The building walls were insulated with blown-in insulation to save money during the 1970s. Insulating the walls of your historic building will save you somewhere around 10 percent on your heating bill if it is done correctly.
The plaster repair was done with modern bagged gypsum plaster, which, when it so much as looks at water, falls apart. Had the repair been done with a lime plaster like what originally had been used, the repairs and what was left of the original plaster would have been more durable in the face of the water infiltration from the current round of ice dams.
Problems started to show up as plaster damage. I found evidence of at least four plaster repairs, all with the wrong choice of materials. This round of repairs that started in the 1970s with two "unrelated choices" will cost the owners of this building in excess of $16,000. I don't know how much the last three repair cycles cost. Additionally, water filtering down through the building's infrastructure will cause slow damage from dry rot, among other things. Did insurance pay for the damage? Yes and no. There is never enough compensation for the long-term damage done to a building in the name of repair.
Maintenance that protects the building from damage is ultimately less expensive than repairs when water pours in.
A second example of the cost of deferred maintenance is a house that had a dry-laid brick patio. The bricks were laid in a bed of sand over a gravel base. This was too difficult to maintain. The bricks were pulled up, a gravel base laid down and a 4-inch pad of concrete poured over the gravel up to the terra-cotta block from which the house was made. The bricks were hard-mortared into place.
I was called in when the exterior render showed signs of falling off. I went up and repaired the stucco. The next year I was called to task because the stucco had fallen off just like the previous repair. I had a meeting with the architect, the contractor and the owner. We reviewed the drawings, and I pointed out the concrete pad was pulling moisture out of the ground and conveying it to the terra-cotta block. The stucco wasn't failing - the terra-cotta block under it was rotting and falling to pieces. This condition was created in the name of "maintenance-free" and will cost a considerable sum to rectify. Postscript: Two years later, the "friends" of this historic house called me to come and fix the stucco, as they had just raised the funds necessary to "restore" it. My first question to them was, "Did you undertake the moisture remediation recommendations I gave you two years previously?" Their answer was no, so I suggested they take the funds and do the moisture remediation as part of their maintenance plan. Then I would be happy to come and fix their stucco so it would stay fixed. I haven't heard from them.
Whether an incorrect choice of materials or a situation of deferred maintenance, the cost for these choices continues for years beyond when the initial choice was made. Both of these choices increase the cost of keeping a building usable.
This is a hard way to "save money" and points to the importance of having trained craftspeople who know the building and the material it's made from design a maintenance program.
Modern-building knowledge does not translate directly into knowledge about historic buildings, and in many cases, as was illustrated by these examples, it is detrimental to a building that for most of us represents our largest equity stake in the world.
This illustrates the need for adequate training programs in the modern-building trades that stress the importance of having people trained in developing maintenance plans for historic buildings.
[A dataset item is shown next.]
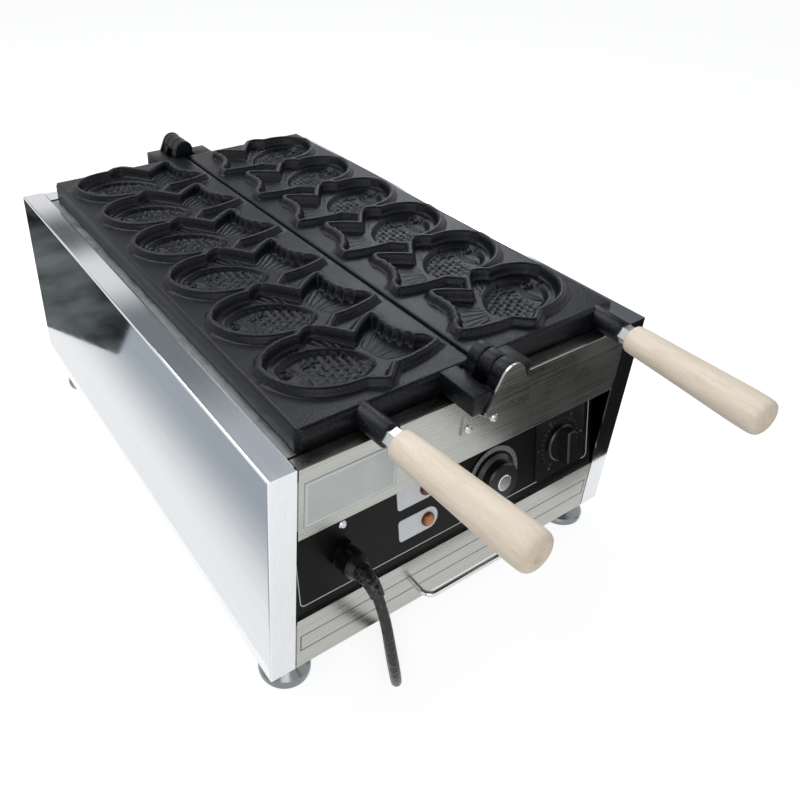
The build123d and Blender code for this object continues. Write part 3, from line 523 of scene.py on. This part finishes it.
def plate_blank():
    """Right-hand plate: a top skin that follows the rims of its fish, sides, and a base with a recess."""
    across = np.concatenate([[plate_in, 2.7, 5, 9, 13], np.arange(16, 177.6, cell),
                             [180, 183, 185.5, plate_out]])
    along = np.concatenate([[plate_front, 18, 20.5, 23.5], np.arange(26, 596.4, cell),
                            [599, 601, 603, plate_rear]])
    bm = bmesh.new()
    columns, rows = len(across) - 1, len(along) - 1
    bmesh.ops.create_grid(bm, x_segments=columns, y_segments=rows, size=0.5)
    unit = np.array([v.co[:2] for v in bm.verts]) + 0.5
    index = np.rint(unit * (columns, rows)).astype(int)
    flat = np.stack([across[index[:, 0]], along[index[:, 1]]], axis=1)
    rise = np.zeros(len(flat))
    cavity = np.full(len(flat), -1e9)
    nearest = np.full(len(flat), 1e9)
    moved = flat.copy()
    for row in range(fish_rows):
        near = np.abs(flat[:, 1] - pitch * row - first_fish) < fish_reach
        local = flat[near] - (0, pitch * row)
        gap, away = edge_distance(local, fish_outline)
        snapped = np.round(gap / cell) * cell
        pull = ((gap > -2.6) & (gap < 11))[:, None] * away * (snapped - gap)[:, None]
        closer = np.abs(gap) < nearest[near]
        target = moved[near]
        target[closer] = (flat[near] + pull)[closer]
        moved[near] = target
        nearest[near] = np.minimum(nearest[near], np.abs(gap))
    for row in range(fish_rows):
        near = np.abs(moved[:, 1] - pitch * row - first_fish) < fish_reach
        local = moved[near] - (0, pitch * row)
        gap = edge_distance(local, fish_outline)[0]
        body_gap = edge_distance(local, body_outline)[0]
        profile = np.interp(gap, *wall) - fin_depth + rim_height
        outer = np.where(gap > 3, profile, rim_height)
        rise[near] = np.maximum(rise[near], np.where(gap < 11, outer, 0))
        floor_z = profile - (body_depth - fin_depth) * ease(-body_gap / 6) - 1.2 * ease(-body_gap / 22)
        floor_z += relief(local[:, 0], local[:, 1], body_gap) * ease((-gap - 2.1) / 2.4)
        holder = cavity[near]
        inner = gap < 3
        holder[inner] = floor_z[inner]
        cavity[near] = holder
    height = plate_top + np.where(cavity > -1e8, cavity, rise)
    gaps = {"side": plate_out - moved[:, 0], "front": moved[:, 1] - plate_front,
            "rear": plate_rear - moved[:, 1]}
    for gap in gaps.values():
        height -= edge_round * np.clip(1 - gap / edge_round, 0, 1)
    height -= inner_round * np.clip(1 - (moved[:, 0] - plate_in) / inner_round, 0, 1)
    for end, way in (("front", 1), ("rear", -1)):
        short = np.clip(corner_cut - gaps["side"] - gaps[end], 0, None) / 2
        moved[:, 0] -= short
        moved[:, 1] += way * short
    for vert, place, z in zip(bm.verts, moved, height):
        vert.co = (place[0], place[1], z)
    rings = [(0, 249.2), (1.2, 248), (8, 248), (8.8, 249), (9.5, 256.5)]
    half_x, half_y = (plate_out - plate_in) / 2, (plate_rear - plate_front) / 2
    middle = Vector((plate_in + half_x, middle_y, 0))
    edges = [edge for edge in bm.edges if edge.is_boundary]
    done = 0.0
    for inset, z in rings:
        made = bmesh.ops.extrude_edge_only(bm, edges=edges)["geom"]
        verts = verts_of(made)
        edges = [part for part in made if isinstance(part, bmesh.types.BMEdge)]
        shrink = ((half_x - inset) / (half_x - done), (half_y - inset) / (half_y - done), 1)
        bmesh.ops.scale(bm, vec=shrink, space=Matrix.Translation(-middle), verts=verts)
        for vert in verts:
            vert.co.z = z
        done = inset
    bmesh.ops.contextual_create(bm, geom=edges)
    return bm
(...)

When well-intentioned previous owners do not maintain their building, the next owner is stuck with all those years of wrong material and installation choices, as well as maintenance items that are coming due during his or her custodianship of the home. These are the things that drive the price of "restoration" up.
Maintenance is using the proper materials and techniques to achieve the longest-lasting repair, and in the long run, it results in the least expensive option for owners of older homes.